Celebrity News February 04, 2022
Watch Cheslie Kryst’s Favorite ‘Extra’ Interview Moments
During her two years at “Extra,” Cheslie Kryst interviewed some of the biggest names, including Taylor Swift, Zendaya, Oprah Winfrey, and Denzel Washington.
In one of her final interviews, Cheslie and Denzel shared some laughs while discussing his dream hero superpower, which was the “power to heal.”
In December, Cheslie connected with Mariah Carey about their shared race. When Mariah brought up “feeling weird about being biracial,” Cheslie commented, “My dad is white and my mom is Black, so I relate to exactly what you’re talking about.”
The month before, Cheslie bonded with Taylor over cats after she told the hitmaker that she was thinking about adopting a Bengal.
In one of her earlier interviews for “Extra,” Cheslie had the opportunity to chat with Tom Hanks and Rita Wilson at the premiere of his 2019 movie “A Beautiful Day in the Neighborhood.” Cheslie recorded a video on her phone, saying, “I just talked to Tom Hanks. This is not a real job, this is crazy.”
Kryst, a mental health advocate, also interviewed celebrities like Gabrielle Union and Taraji P. Henson about their struggles with mental health ahead of her own passing.

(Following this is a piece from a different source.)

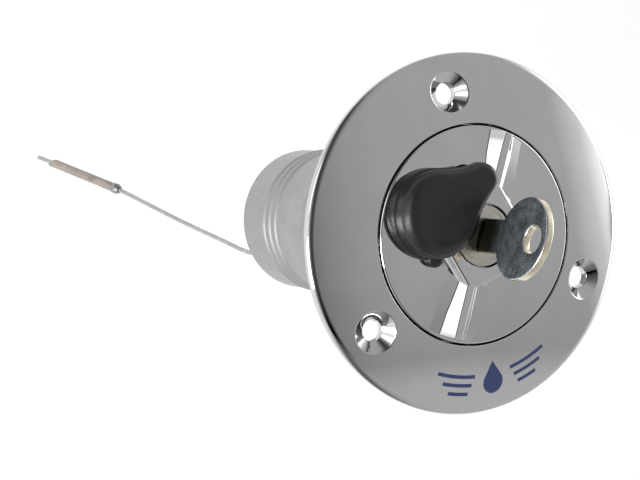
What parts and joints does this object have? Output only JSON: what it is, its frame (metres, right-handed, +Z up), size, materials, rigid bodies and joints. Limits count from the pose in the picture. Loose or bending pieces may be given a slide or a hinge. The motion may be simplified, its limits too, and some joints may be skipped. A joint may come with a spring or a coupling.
{
  "type": "locking deck fill cap",
  "caption": "Domed stainless deck filler with a hose neck, a threaded cap with a key lock, a swinging black dust cover and a retaining wire with an end sleeve.",
  "frame": {"origin": "centre of the flange's underside, in the plane of the deck that holds the filler up", "axes": "+Z up out of the deck along the cap's axis, one screw hole on +Y; the neck points along -Z"},
  "size_m": [0.09, 0.09, 0.2306],
  "materials": {
    "polished_steel": "mirror-polished 316 stainless; the neck is matt bead-blasted",
    "plain_steel": "plain turned stainless",
    "lock_metal": "nickel-plated, slightly warm grey",
    "key_plate": "bright nickel plate with faint mottling, brass showing at the edges",
    "wafer_brass": "plain stamped brass",
    "cover_rubber": "satin black moulded rubber",
    "nitrile": "matt black nitrile",
    "wire_steel": "stranded stainless wire rope",
    "collar_steel": "dull grey crimped collar",
    "sleeve_metal": "beige-brown satin sleeve"
  },
  "bodies": {
    "deck_body": {"filler_body": "polished_steel"},
    "wire_hanger": {"cable_eyelet": "plain_steel", "retaining_cable": "wire_steel", "sleeve_collar": "collar_steel", "end_sleeve": "sleeve_metal"},
    "cap": {"cap_shell": "polished_steel", "cap_seal_ring": "nitrile", "lock_housing": "plain_steel", "lock_housing_nut": "plain_steel", "lock_seal_ring": "nitrile", "cover_pivot_stud": "plain_steel"},
    "lock_cylinder": {"lock_plug": "lock_metal", "lock_wafer_1": "wafer_brass", "lock_wafer_2": "wafer_brass", "lock_wafer_3": "wafer_brass", "lock_wafer_4": "wafer_brass", "lock_wafer_5": "wafer_brass", "wafer_spring_1": "plain_steel", "wafer_spring_2": "plain_steel", "wafer_spring_3": "plain_steel", "wafer_spring_4": "plain_steel", "wafer_spring_5": "plain_steel", "lock_cam": "plain_steel", "cam_washer": "plain_steel", "cam_screw": "plain_steel"},
    "key": {"key": "key_plate"},
    "cover": {"dust_cover": "cover_rubber"}
  },
  "joints": [
    {"name": "cap_lift", "type": "slide", "parent": "deck_body", "child": "wire_hanger", "axis": [0, 0, 1], "range_m": [0, 0.008]},
    {"name": "cap_turn", "type": "hinge", "parent": "wire_hanger", "child": "cap", "pos_m": [0, 0, 0], "axis": [0, 0, 1], "range_deg": [0, 720]},
    {"name": "lock_turn", "type": "hinge", "parent": "cap", "child": "lock_cylinder", "pos_m": [0, 0, 0], "axis": [0, 0, 1], "range_deg": [0, 90]},
    {"name": "key_pull", "type": "slide", "parent": "lock_cylinder", "child": "key", "axis": [0, 0, 1], "range_m": [0, 0.022]},
    {"name": "cover_swing", "type": "hinge", "parent": "cap", "child": "cover", "pos_m": [0.00015, 0.01425, 0.0125], "axis": [0, 0, -1], "range_deg": [0, 55]}
  ],
  "couplings": [
    {"joint": "cap_lift", "follows": "cap_turn", "m_per_rad": 0.00063662}
  ]
}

In her interview with Gabrielle, she asked what advice the actress would have for anyone who was feeling hopeless. Gabrielle responded, “Take a lot more joy in the journey, but also therapy. Get it and have no shame about it.”
Kryst also asked Taraji how she managed to stay positive after experiencing her own suicidal thoughts. Taraji said, “You take each moment. It’s not like I wake up every day and I’m happy, but thank God I’m in therapy.”
Earlier this week, Cheslie’s death was ruled a suicide. Kryst, 30, took her own life, jumping from her New York City apartment building on January 30. Her final Instagram post was a beautiful picture with the haunting message, “May this day bring you rest and peace.”
Following the ruling, Cheslie’s mom April Simpkins revealed that she was “dealing with high-functioning depression,” which she kept hidden from everyone “until very shortly before her death.”